Las faltas
Una vez me preguntaron en una encuesta para el periódico que cuáles eran las faltas que más merecían mi benevolencia. Es probable que el periodista, mi colega, esperara un perdón por mi parte para las faltas de puntualidad, tal vez porque él había llegado a la cita conmigo con diez minutos de retraso, o para las faltas de ortografía, que quizás él cometiera alguna como tantos entre nuestros compañeros. Para mí, las faltas que hay que perdonar con más benevolencia son sin duda las del embarazo. Nadie podrá acusarme de egoísmo, porque, de caer en esas faltas, estoy libre desde el nacimiento. Hace muchos años que intento no caer en las faltas de puntualidad, y en eso procuro mantener una puntualidad británica, y no me refiero ahora al retraso en llevarse de Gibraltar el submarino «Tireless».
En cuanto a las faltas de ortografía debemos convenir que siempre ha habido quien las comete, incluidos muchos que han pasado por las aulas universitarias y otros más que nos ganamos la vida utilizando la herramienta de la palabra. En mi oficio de periodista, los que más ortografía y más sintaxis han sabido siempre son los correctores de pruebas, un empleo que ya está en desuso por culpa de las nuevas tecnologías. Ahora funcionan el disquete o el correo electrónico, y los linotipistas, teclistas y correctores están en vías de extinción. Los correctores de pruebas del periodismo de linotipia y de galeradas de prueba han corregido la ortografía y el estilo a ilustres editorialistas y articulistas, y además sentían el orgullo de corregir, con razón, los escritos de famosos escritores.

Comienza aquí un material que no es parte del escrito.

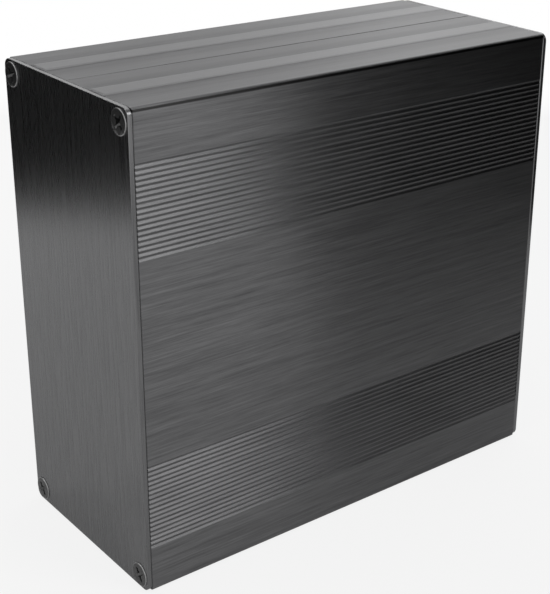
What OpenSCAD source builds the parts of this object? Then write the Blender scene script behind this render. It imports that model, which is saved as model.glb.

En mi clase de párvulo, allá por los años 30, el maestro, que se llamaba don Julio, dictaba párrafos del Quijote mientras se paseaba por el pasillo que dejaban los pupitres, y blandía la palmeta junto a nuestras orejas. Si las faltas que cometíamos eran menos de tres, debíamos copiar la palabra con la ortografía correcta veinte veces en una plana del cuaderno de las copias. Si las faltas llegaban a tres o pasaban de ahí, la cosa era más grave porque, además de las copias, funcionaba la palmeta, tres palmetazos por cada falta. Era un método seguramente bárbaro, y al decir de muchos enseñantes de ahora, antipedagógico. Yo encuentro múltiples motivos para la reprobación de ese método, que me parece antiguo, cruel y detestable, y sólo un motivo que me parece positivo: la eficacia.
Primero era el dictado del Quijote, y eso de que se aborrece el libro es una gran mentira, porque yo lo he leído varias veces, y aún ahora me divierte releer algún capítulo. Después era el «Miranda Podadera», reeditado hace poco no sé con qué resultado. Aún recuerdo aquellas frases de cepo ortográfico que te obligaban a hacer un esfuerzo de distinción entre palabras de igual prosodia y diferente ortografía. «Ahí hay un viejo que dice ¡ay!». «El caballo bayo saltó la valla. Vaya, vaya con el caballo bayo». «¡Hola!, exclamó el capitán al ver un delfín que saltaba sobre una ola». Y por fin llegábamos a la fase suprema de la etimología.
Vengo a decir todo esto porque hoy los españolitos, y algunos españoles y españolazos, cometen más faltas de ortografía que nunca. A lo mejor, no lo sé, es que la Ortografía ni se enseña ni se exige. «¡Ahusilio!». Las palabras se conocen de oídas porque nuestros estudiantes apenas leen, o leen sin prestar atención a la correcta expresión escrita de los vocablos. Los informes del Instituto de Calidad y Evaluación son, en este punto, terroríficos. Y eso que nuestros jóvenes se apañan con unas docenas de palabras. Han llegado a la sublimación de la síntesis expresiva. Por ejemplo, ya no se distingue entre una relación correcta, grata, frecuente, intensa o íntima. Basta con que sea un «buen rollo». Y por hoy, aquí se acaba el mío.